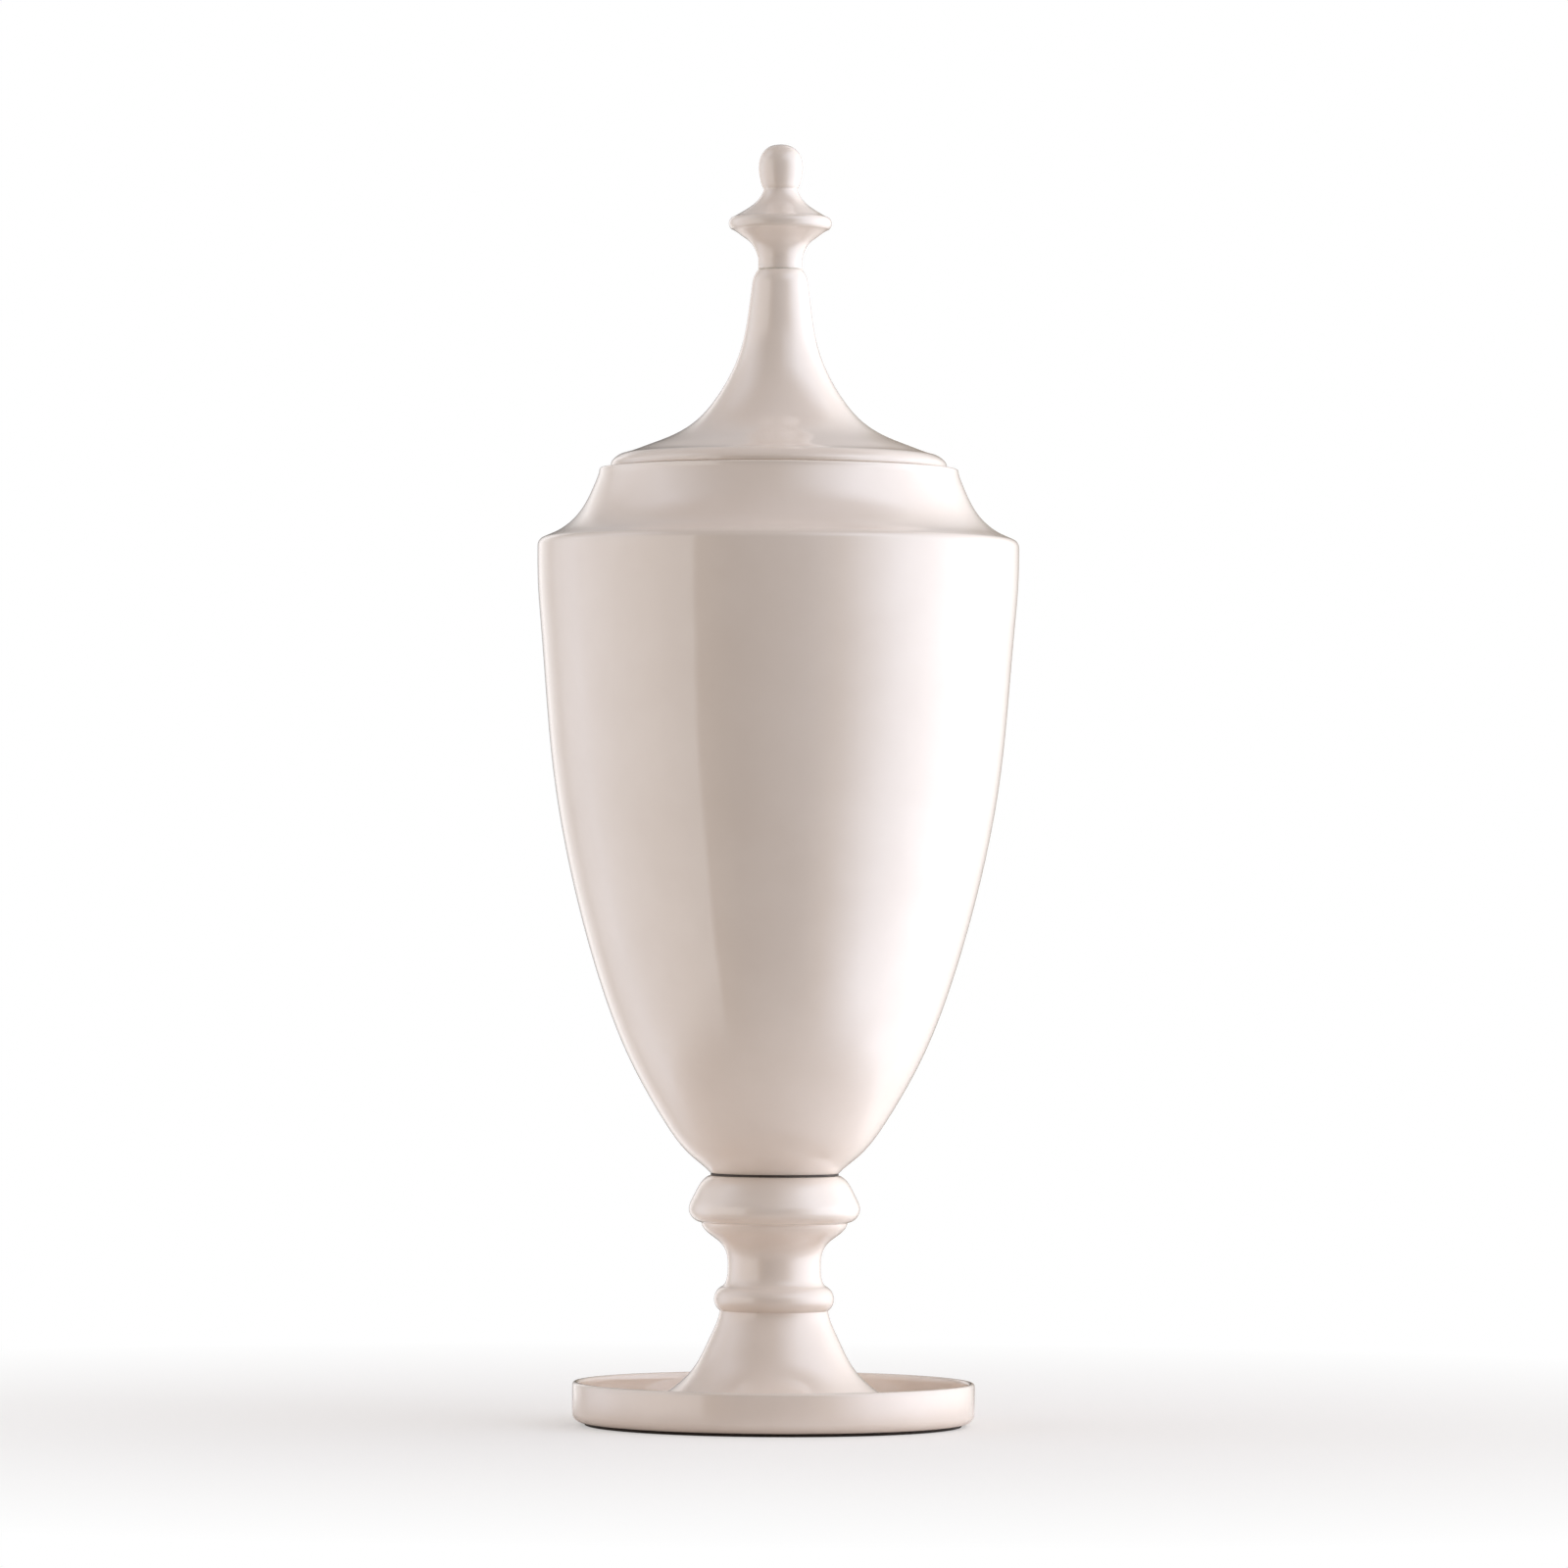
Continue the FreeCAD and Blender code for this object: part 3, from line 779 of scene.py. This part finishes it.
def floor():
    """Plain pale floor, seen white far from the urn.

    Only the floor close by throws light back on the urn, as the top of a small stand would:
    further out, and right under the foot, it is there for the camera alone, and lets the room's
    light through.  It is clear from underneath, so that the foot can be seen.
    """
    rim = [(FLOOR_RADIUS * math.cos(angle), FLOOR_RADIUS * math.sin(angle), -FLOOR_DROP)
           for angle in np.linspace(0, math.tau, 96, endpoint=False)]
    piece = mesh_object("floor", rim, [tuple(range(len(rim)))], [])
    material, n, shader = new_material("floor", FLOOR_COLOUR)
    shader["Base Color"].default_value = (*FLOOR_COLOUR, 1)
    shader["Roughness"].default_value = 0.7
    shader["Specular IOR Level"].default_value = 0.2
    geometry = n.add("ShaderNodeNewGeometry").outputs
    length = n.add("ShaderNodeVectorMath", operation="LENGTH")
    n.set(length.inputs[0], geometry["Position"])
    distance = length.outputs["Value"]
    white = n.add("ShaderNodeEmission").outputs["Emission"]
    clear = n.add("ShaderNodeBsdfTransparent").outputs["BSDF"]
    seen = n.add("ShaderNodeLightPath").outputs["Is Camera Ray"]
    whiteness = n.maths("MULTIPLY", n.scaled(distance, *TURNS_WHITE, WHITE_NEAR, 1.0), seen)
    pale = n.blend(whiteness, n.principled, white)
    outside = n.maths("MAXIMUM", n.scaled(distance, *STOPS_LIGHTING),
                      n.scaled(distance, *UNDER_FOOT, 1.0, 0.0))
    gone = n.maths("MULTIPLY", outside, n.maths("SUBTRACT", 1.0, seen))
    gone = n.maths("MAXIMUM", gone, geometry["Backfacing"])
    n.set(n.surface, n.blend(gone, pale, clear))
    piece.data.materials.append(material)


# Soft light from all round, as (compass angle, strength, colour): 0 degrees is the camera's side
# of the urn and 90 its right.  A pale panel stands at the left and a bright window at the right,
# with a dim gap between them behind the camera.  Two close angles make a panel's edge.
WARM = (1.0, 0.86, 0.70)
PLAIN = (1.0, 0.99, 1.0)
COOL = (0.93, 1.0, 1.12)
LEVEL_LIGHT = [(-180, 0.1, WARM), (-160, 1.2, PLAIN), (-140, 0.6, PLAIN), (-115, 1.4, COOL),
               (-65, 1.75, PLAIN), (-42, 1.5, PLAIN), (-39, 0.5, WARM), (-20, 0.0, WARM),
               (15, 0.0, WARM), (30, 0.5, WARM), (60, 2.4, COOL), (90, 2.7, COOL),
               (135, 1.4, PLAIN), (180, 0.3, WARM)]
UPPER_LIGHT = [(-180, 0.5, PLAIN), (-135, 0.6, PLAIN), (-90, 1.5, COOL), (-45, 0.3, PLAIN),
               (0, 0.3, WARM), (60, 2.4, COOL), (90, 2.0, COOL), (135, 1.3, PLAIN),
               (180, 0.5, PLAIN)]
CEILING = (0.43, 0.37, 0.34, 1)     # a dim warm room overhead, and a pale table top below
UNDERNEATH = (0.40, 0.36, 0.33, 1)
# How far up a direction points, -1 to 1, where one kind of light gives way to the next
LEVEL_TO_UPPER, UPPER_TO_CEILING = (0.35, 0.50), (0.75, 0.90)
UNDERNEATH_TO_LEVEL = (-0.75, -0.55)


def round_ramp(n, share, stops):
    """Light by compass angle, where share runs from 0 at -180 degrees to 1 at 180."""
    brightest = max(strength * max(colour) for _, strength, colour in stops)
    ramp = n.add("ShaderNodeValToRGB")
    marks = ramp.color_ramp.elements
    while len(marks) > 1:
        marks.remove(marks[-1])
    for i, (degrees, strength, colour) in enumerate(stops):
        position = (degrees + 180) / 360
        mark = marks[0] if i == 0 else marks.new(position)
        mark.position = position
        mark.color = (*[c * strength / brightest for c in colour], 1)
    n.set(ramp.inputs["Fac"], share)
    level = n.add("ShaderNodeVectorMath", operation="SCALE")
    n.set(level.inputs[0], ramp.outputs["Color"])
    level.inputs["Scale"].default_value = brightest
    return level.outputs[0]


def room_light():
    """Light from all round and above; behind the urn the camera sees plain white."""
    world = bpy.data.worlds.new("room_light")
    world.use_nodes = True
    bpy.context.scene.world = world
    n = Nodes(world.node_tree)
    axes = n.add("ShaderNodeSeparateXYZ")
    n.set(axes.inputs[0], n.add("ShaderNodeTexCoord").outputs["Generated"])
    x, y, up = axes.outputs
    angle = n.maths("ARCTAN2", x, n.maths("MULTIPLY", y, -1.0))
    share = n.scaled(angle, -math.pi, math.pi)
    around = n.mix(n.scaled(up, *LEVEL_TO_UPPER), round_ramp(n, share, LEVEL_LIGHT),
                   round_ramp(n, share, UPPER_LIGHT))
    above = n.mix(n.scaled(up, *UPPER_TO_CEILING), around, CEILING)
    below = n.scaled(up, *UNDERNEATH_TO_LEVEL, 1.0, 0.0)
    light = n.add("ShaderNodeBackground")
    n.set(light.inputs["Color"], n.mix(below, above, UNDERNEATH))
    plain = n.add("ShaderNodeBackground")
    plain.inputs["Color"].default_value = (1, 1, 1, 1)
    seen = n.add("ShaderNodeLightPath").outputs["Is Camera Ray"]
    output = n.add("ShaderNodeOutputWorld")
    n.set(output.inputs["Surface"],
          n.blend(seen, light.outputs["Background"], plain.outputs["Background"]))


CAMERA_PLACE = (0.0047, -5.751, 0.3527)
CAMERA_PITCH, CAMERA_ROLL = math.radians(90.773), math.radians(0.34)


def camera():
    """Long lens below the urn's middle, tipped up a little and almost square to it."""
    data = bpy.data.cameras.new("camera")
    data.sensor_width = 36.0
    data.lens = 196.65
    data.clip_end = 100.0
    holder = bpy.data.objects.new("camera", data)
    bpy.context.scene.collection.objects.link(holder)
    holder.matrix_world = (Matrix.Translation(CAMERA_PLACE)
                           @ Matrix.Rotation(CAMERA_PITCH, 4, "X")
                           @ Matrix.Rotation(CAMERA_ROLL, 4, "Z"))
    bpy.context.scene.camera = holder


build_urn()
floor()
room_light()
camera()
bpy.context.scene.view_settings.view_transform = "Standard"
bpy.context.scene.view_settings.gamma = 0.8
===
EXERCISE » In the listing above, reproduce the first line and each one after it through the line that contains "from the urn.".

EXERCISE OUTPUT »
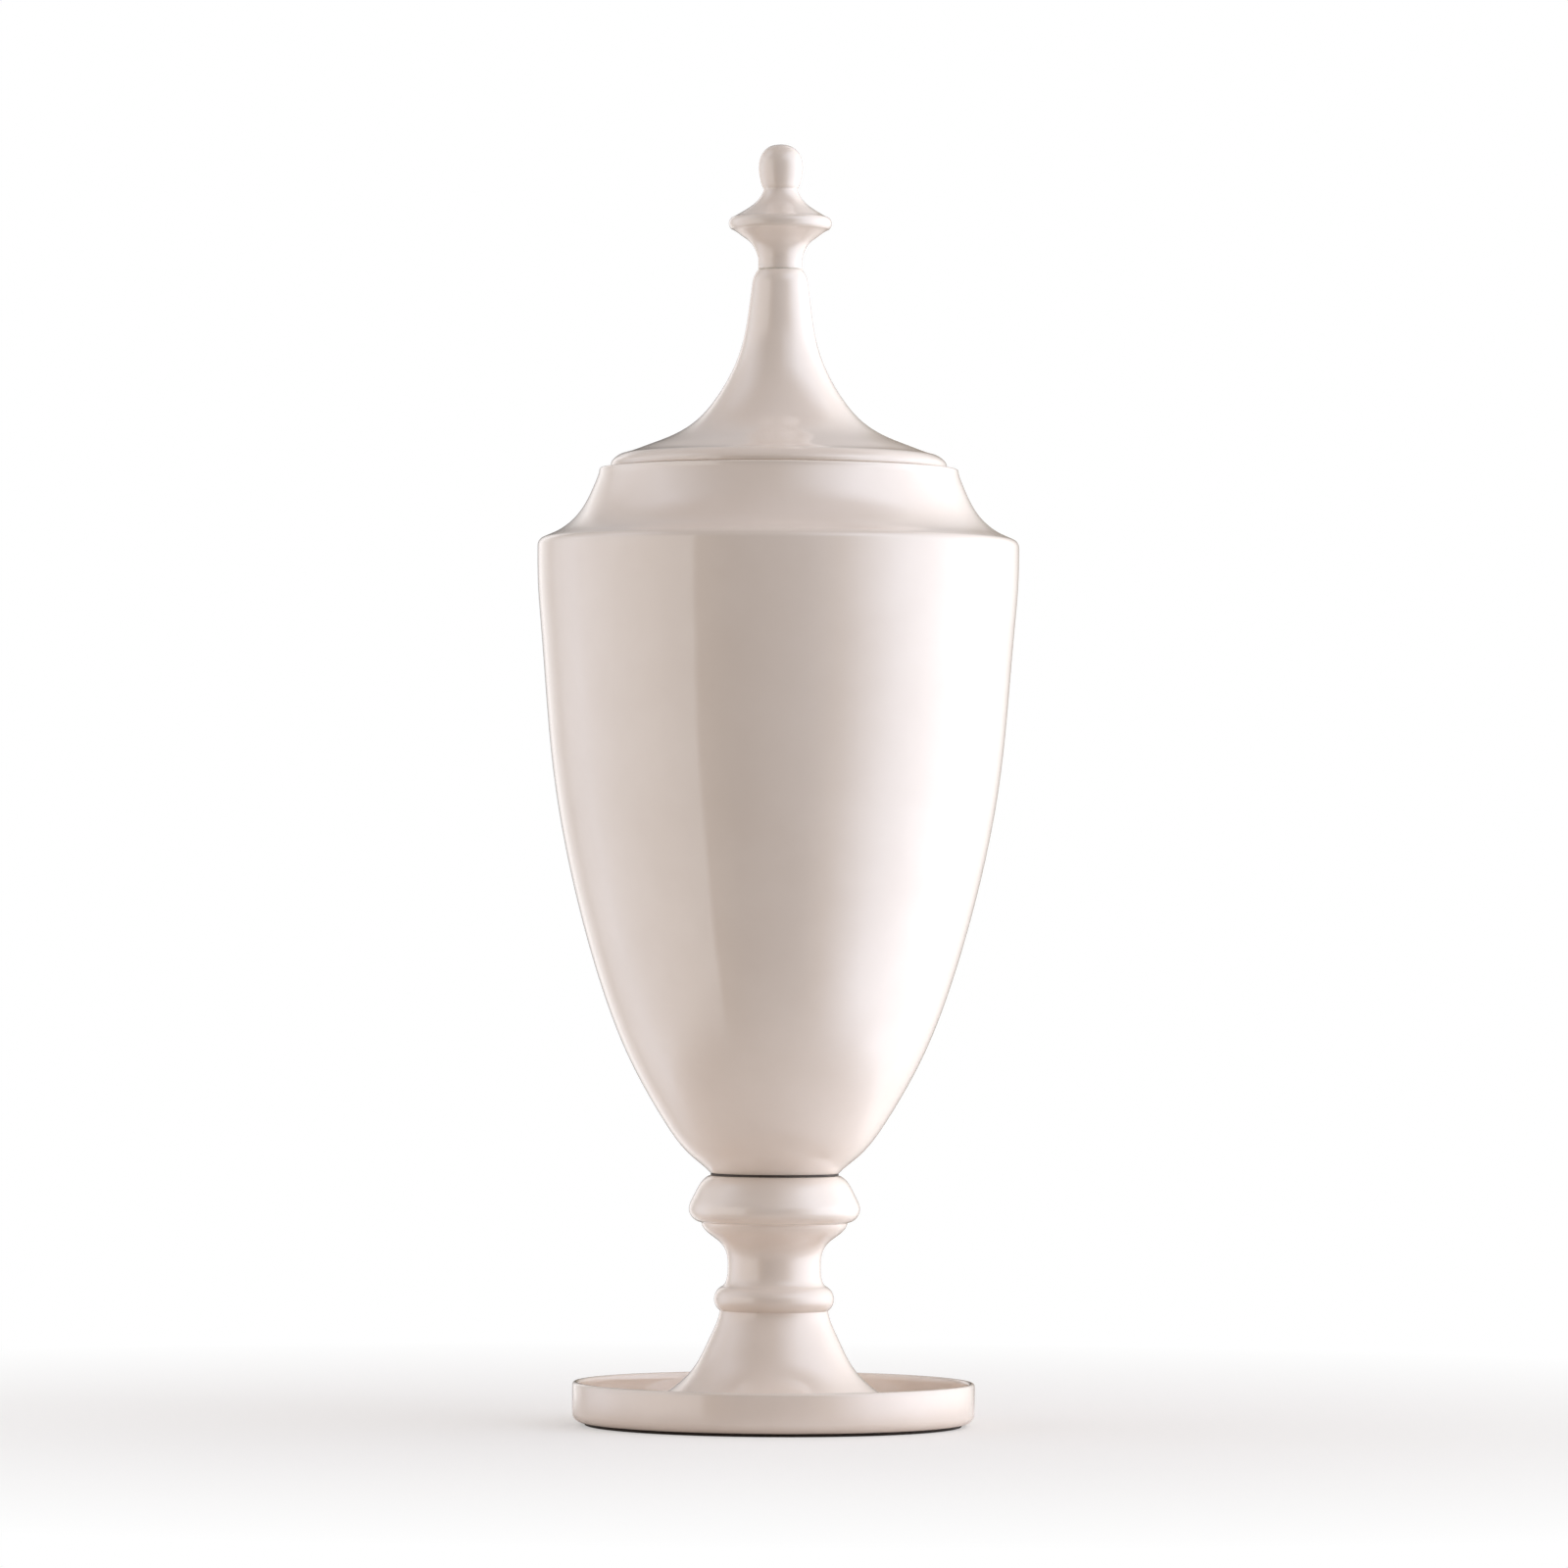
Continue the FreeCAD and Blender code for this object: part 3, from line 779 of scene.py. This part finishes it.
def floor():
    """Plain pale floor, seen white far from the urn.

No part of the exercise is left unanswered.